Because we need to execute a Visier SQL-like query to get the list of `Employee`s whose name we wish to rank in this sample, we import the `QueryApiClient`.

Gender designation for the Visier `Employee` object is completely customizable and in order to ensure we can align with the SSA-sourced data, we're going to execute two distinct but similar SQL-like queries; where `isFemale` is `TRUE` and when it is `FALSE`. Once we have these two distinct data sets, we manually ascribe the identical gender keys that is present in the SSA data set.

In [55]:
import re
from dotenv import dotenv_values
from visier.connector import VisierSession, make_auth
from visier.api import QueryApiClient

env_creds=dotenv_values()
auth = make_auth(env_values=env_creds)

def mk_df(client, query):
    """Run a list query and return the results as a Pandas DataFrame.
    Transforms the result by ensuring the First_Name column contains
    single words"""
    result = client.sqllike(query)
    df = pd.DataFrame.from_records(data=result.rows(), columns=result.header)
    df['First_Name'] = df['First_Name'].transform(lambda x: re.split(r'[ -]', x)[0])
    return df

    
with VisierSession(auth) as s:
    query_client = QueryApiClient(s)
    [f_df, m_df] = [mk_df(query_client, f"""SELECT EmployeeID,
                                                   First_Name
                                            FROM Employee
                                            WHERE isFemale={is_female} AND Visier_Time BETWEEN date('2021-01-01') AND date('2022-01-01')""") for is_female in ["TRUE", "FALSE"]]
    f_df['Gender'] = 'F'
    m_df['Gender'] = 'M'


## Prepare the Data Set to upload
We now have two distinct data sets, the Visier `Employee` data and the SSA name ranking data and it is time to bring them together.
Handling the two gender designations independently, we join the Visier data with the SSA data set after ensuring the Visier data set has been suitably indexed to enable an `inner` join at the correct level of granularity.

### EventDate
Once we have concatenated the two data sets, we have to perform one more transformation on the result: We have to add a column named `EventDate` and give it a date string value formatted like `yyyy-MM-dd`. We choose the value of 'yesterday' here. That we picked 'yesterday' is not important. What is important is to understand how this value impacts you `Employee` object's data. The employees whose first names were found in the SSA data set, will have their current state record ended and immediately followed by a new record that reflects the change.

### Filename
Once the Dataframe has been updated, we save it to a file that will uploaded to Visier in the next step.

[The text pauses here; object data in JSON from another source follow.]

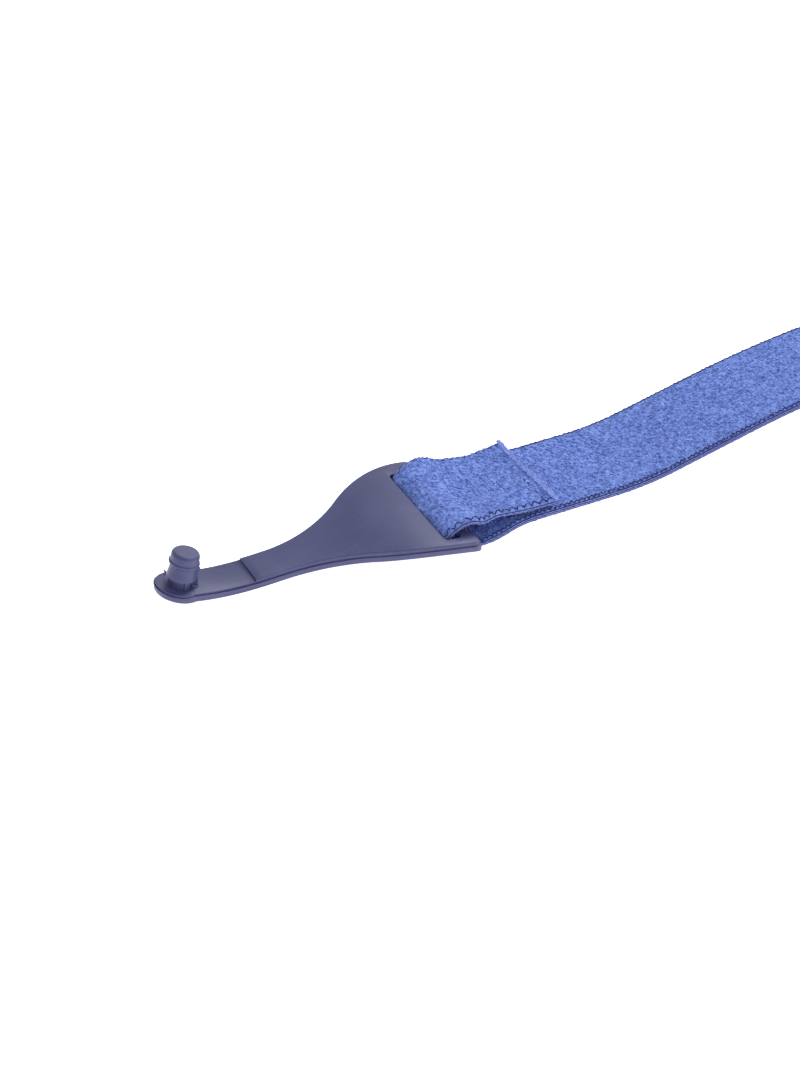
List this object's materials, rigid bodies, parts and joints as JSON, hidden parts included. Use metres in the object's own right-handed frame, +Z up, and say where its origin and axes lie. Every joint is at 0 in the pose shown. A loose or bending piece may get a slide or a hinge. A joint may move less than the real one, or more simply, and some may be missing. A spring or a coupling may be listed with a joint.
{
  "type": "goggle head strap",
  "caption": "Detachable elastic head strap for sports protective goggles, with a moulded keyhole-button clip at each end and hook-and-loop tails.",
  "frame": {"origin": "on the floor under the middle of the strap", "axes": "+X along the strap, +Y across it, +Z up"},
  "size_m": [0.3082, 0.0282, 0.0125],
  "materials": {
    "clip_plastic": "fine matt, slate indigo",
    "band_fabric": "napped loop pile, royal blue",
    "hook_tape": "pale lilac hook tape",
    "thread": "navy thread"
  },
  "bodies": {
    "band_middle": {"band_middle": "band_fabric"},
    "band_stretch_end": {"band_stretch_end": "band_fabric"},
    "left_run": {"left_run": "band_fabric"},
    "left_loop": {"left_loop": "band_fabric"},
    "left_clip": {"left_clip": "clip_plastic"},
    "left_tail_root": {"left_tail_root": "band_fabric"},
    "left_tail": {"left_tail_end": "band_fabric", "left_hook_patch": "hook_tape", "left_stitches": "thread"},
    "right_run": {"right_run": "band_fabric"},
    "right_loop": {"right_loop": "band_fabric"},
    "right_clip": {"right_clip": "clip_plastic"},
    "right_tail_root": {"right_tail_root": "band_fabric"},
    "right_tail": {"right_tail_end": "band_fabric", "right_hook_patch": "hook_tape", "right_stitches": "thread"}
  },
  "joints": [
    {"name": "band_stretch", "type": "slide", "parent": "band_middle", "child": "band_stretch_end", "axis": [1, 0, 0], "range_m": [0, 0.04], "stiffness_N_per_m": 120},
    {"name": "left_fold", "type": "hinge", "parent": "band_middle", "child": "left_run", "pos_m": [-0.04181, 0, 0.00712], "axis": [0, 1, 0], "range_deg": [-60, 60]},
    {"name": "left_length", "type": "slide", "parent": "left_run", "child": "left_loop", "axis": [-1, 0, 0], "range_m": [-0.006, 0.005], "deforming": ["left_run"]},
    {"name": "left_swivel", "type": "hinge", "parent": "left_loop", "child": "left_clip", "pos_m": [-0.1002, 0, 0.00312], "axis": [0, 1, 0], "range_deg": [-90, 90]},
    {"name": "left_peel", "type": "hinge", "parent": "left_loop", "child": "left_tail_root", "pos_m": [-0.09492, 0, 0.00415], "axis": [0, -1, 0], "range_deg": [0, 75]},
    {"name": "left_tail_slide", "type": "slide", "parent": "left_tail_root", "child": "left_tail", "axis": [-1, 0, 0], "range_m": [-0.006, 0.005], "deforming": ["left_tail_root"]},
    {"name": "right_fold", "type": "hinge", "parent": "band_stretch_end", "child": "right_run", "pos_m": [0.04181, 0, 0.00712], "axis": [0, -1, 0], "range_deg": [-60, 60]},
    {"name": "right_length", "type": "slide", "parent": "right_run", "child": "right_loop", "axis": [1, 0, 0], "range_m": [-0.006, 0.005], "deforming": ["right_run"]},
    {"name": "right_swivel", "type": "hinge", "parent": "right_loop", "child": "right_clip", "pos_m": [0.1002, 0, 0.00312], "axis": [0, -1, 0], "range_deg": [-90, 90]},
    {"name": "right_peel", "type": "hinge", "parent": "right_loop", "child": "right_tail_root", "pos_m": [0.09492, 0, 0.00415], "axis": [0, 1, 0], "range_deg": [0, 75]},
    {"name": "right_tail_slide", "type": "slide", "parent": "right_tail_root", "child": "right_tail", "axis": [1, 0, 0], "range_m": [-0.006, 0.005], "deforming": ["right_tail_root"]}
  ],
  "couplings": [
    {"joint": "left_tail_slide", "follows": "left_length", "ratio": 1},
    {"joint": "right_tail_slide", "follows": "right_length", "ratio": 1}
  ]
}
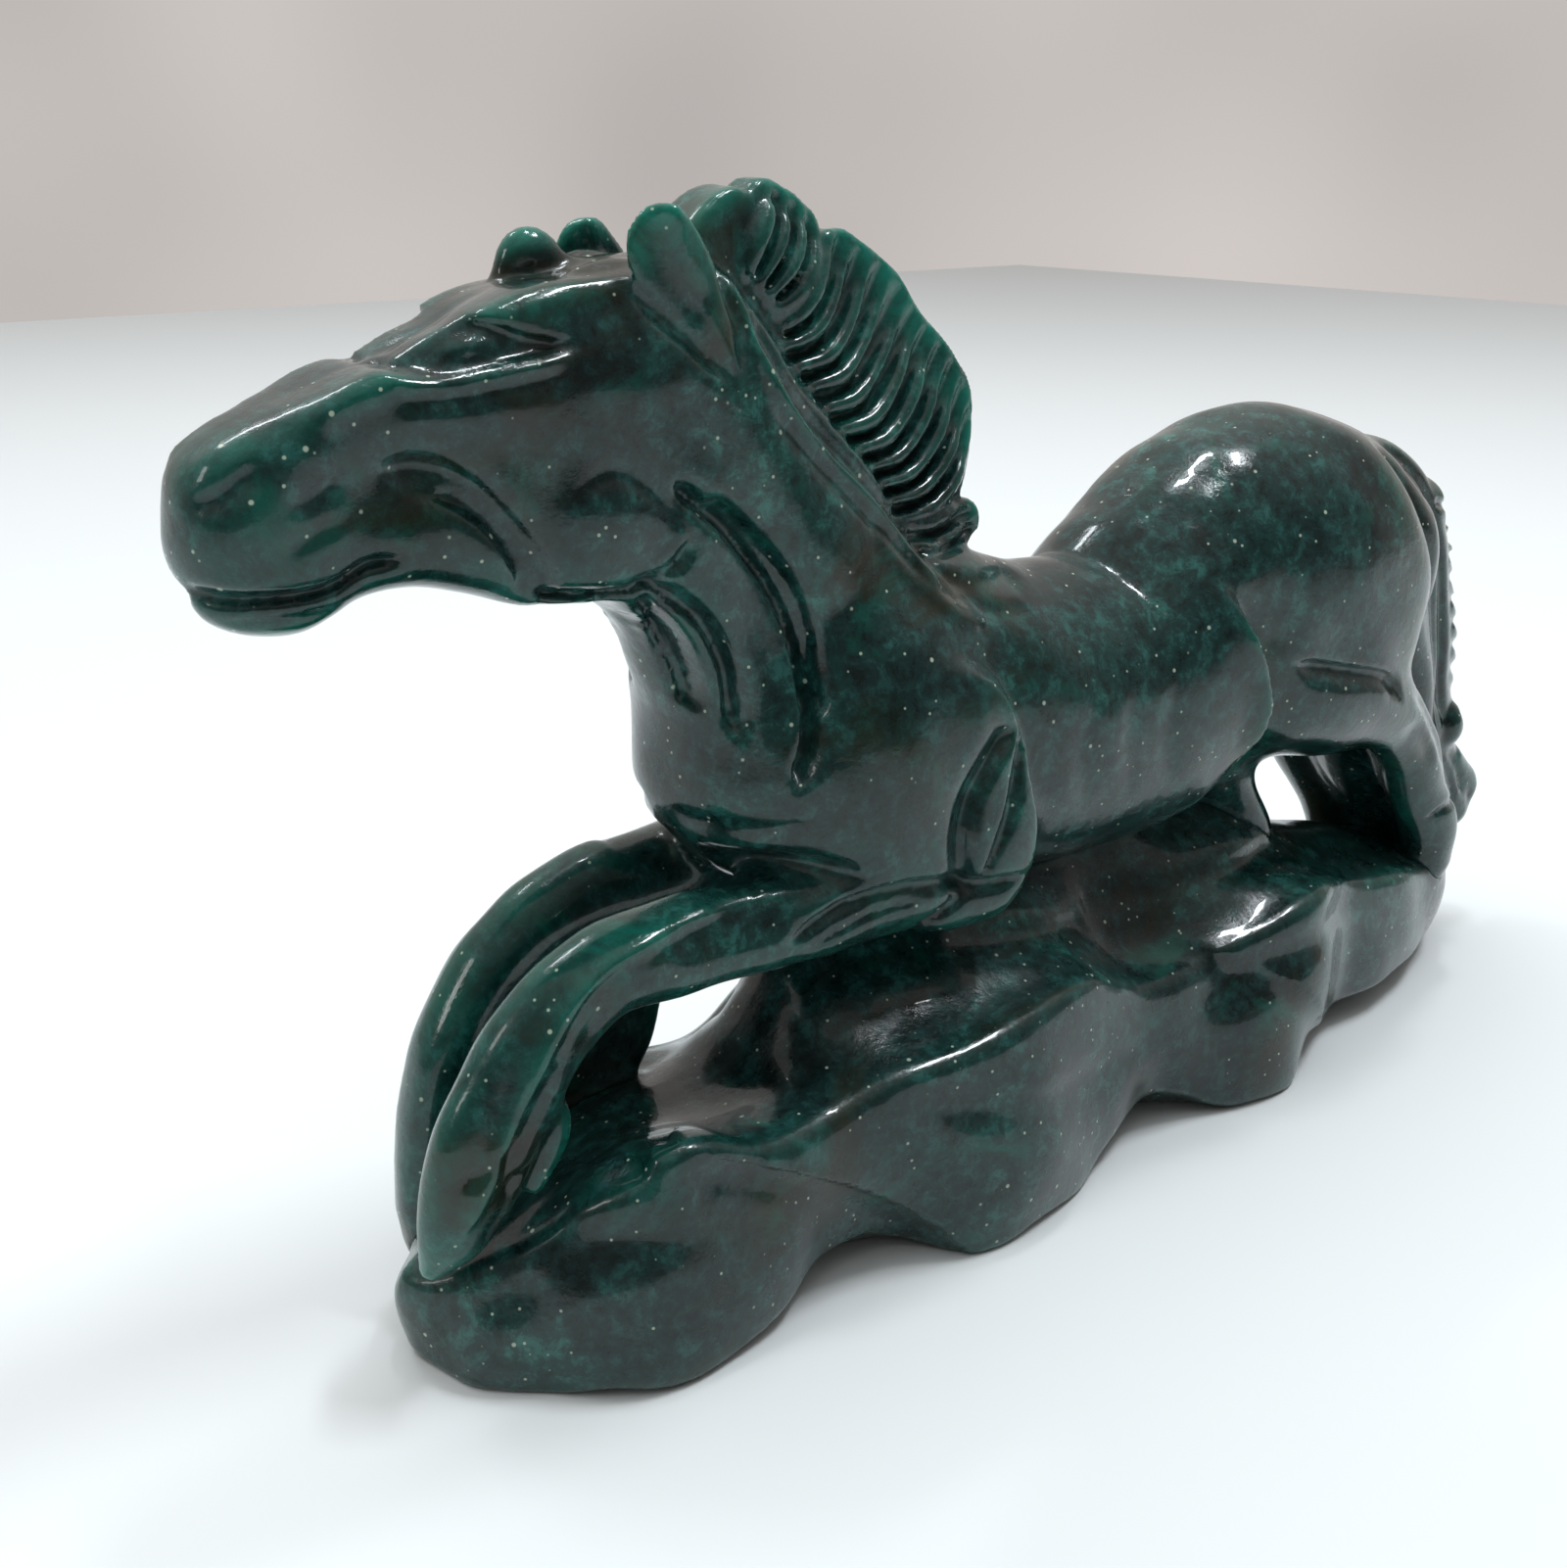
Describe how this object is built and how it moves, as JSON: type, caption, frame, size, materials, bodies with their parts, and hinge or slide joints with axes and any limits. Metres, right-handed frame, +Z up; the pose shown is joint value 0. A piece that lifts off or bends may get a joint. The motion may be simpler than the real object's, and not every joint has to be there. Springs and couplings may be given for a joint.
{
  "type": "jade figurine",
  "caption": "Polished dark green jade carving of a galloping horse stretched out over an undulating rock, free-standing on a flat foot.",
  "frame": {"origin": "centre of the carving's bounding box, on its flat bottom face", "axes": "+Z up, the horse runs along X with its head towards -X, the display side faces -Y"},
  "size_m": [0.2052, 0.0497, 0.1166],
  "materials": {
    "jade": "hand polished dark green jade with lighter green thin edges and pale flecks",
    "rock_jade": "hand polished dark green jade, slightly greyer and softer in shine"
  },
  "bodies": {
    "root": {"horse": "jade", "rock_base": "rock_jade"}
  },
  "joints": []
}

In this case, where we simply upload the file as is, the name of the file itself is not important. However, should the data set be large enough to merit compression, such as through a `.zip` archive, the name of the file _inside_ the archive matters. In this case, because we are augmenting the data of an object which is primarily loaded through other means (after all, we're just adding a name rank to the `Employee`), we would have to name the file after the target object name followed by the suffix `DDIExt`. That's why the file is named `EmployeeDDIExt.csv` so that it could be added to a compressed archive and still work.
If, the other hand, we were loading objects directly, that is the Direct Intake API is used as the main source for data, the name of the file _inside_ the archive should match the name of the target object, for example `Employee.csv`,

In [56]:
import datetime

def do_join(visier_df, ssa_df):
    result=visier_df.set_index(['First_Name', 'Gender']).join(ssa_df, how='inner')
    return result.reset_index()[['EmployeeID', 'Name_Rank']]

# Build each gender result and combine
f_result=do_join(f_df, f_names)
m_result=do_join(m_df, m_names)
result=pd.concat([f_result, m_result])

# Data Set requires column `EventDate` with the date of the change
yesterday = datetime.datetime.now() - datetime.timedelta(days=1)
yesterday_str = yesterday.strftime('%Y-%m-%d')
result['EventDate'] = yesterday_str

# Write to file to be uploaded below
result_filename='EmployeeDDIExt.csv'
result.to_csv(result_filename, index=False)

## Upload the Data Set using the Direct Intake API
When uploading data, we again use the Python connector. It is instantiated and initialized the same way as we did above in order to query for Visier data.

### Direct Intake API
The differences start with instantiating a different API client, namely the `DirectIntakeApiClient`.

This specific sample is targeted to customers who use other means of loading the bulk of their data, such as uploading source files via SFTP which will be processed by the Visier Data Provisioning engine. Because we're using the Direct Intake API in a data supplementary fashion in general and augmenting `Employee` in particular, we have to provide `Configuration` that reflects that.

### Upload Transaction
Direct Intake API offers a transactional interface. This allows callers to upload many files before committing them to the system. In this case, we only have one data file, the we need three calls to upload and process one file:
* `start_transaction` to begin a transaction. We have to retain the transaction ID returned from this function.
* `upload_file` lets us point to a target object and provide a file with data that matches the appropriate sub set of properties that exist on said object.
* `commit_transaction` closes the transaction to additional upload requests and intiates the processing.

In [None]:
from visier.api import DirectIntakeApiClient
from visier.api.direct_intake import Configuration

with VisierSession(auth) as s:
    intake_client = DirectIntakeApiClient(s, raise_on_error=True)

    # Configure the Direct Intake to supplement data in the tenant
    # Enable loading into Employee using extension tables
    config = Configuration(is_supplemental=True,
                           extend_objects=['Employee'])
    returned_config = intake_client.set_configuration(config)
    
    # Upload the file within the context of a transaction
    try:
        tx_response = intake_client.start_transaction().json()
        print(tx_response)
        transaction_id = tx_response['transactionId']
        intake_client.upload_file(transaction_id, 'Employee', result_filename)
        intake_client.commit_transaction(transaction_id)
        print(f'Committed {transaction_id}')
    except Exception as ex:
        print(f'Rolling back {transaction_id}', ex)
        intake_client.rollback_transaction(transaction_id)

Once the provisioning is complete, the data is available to query.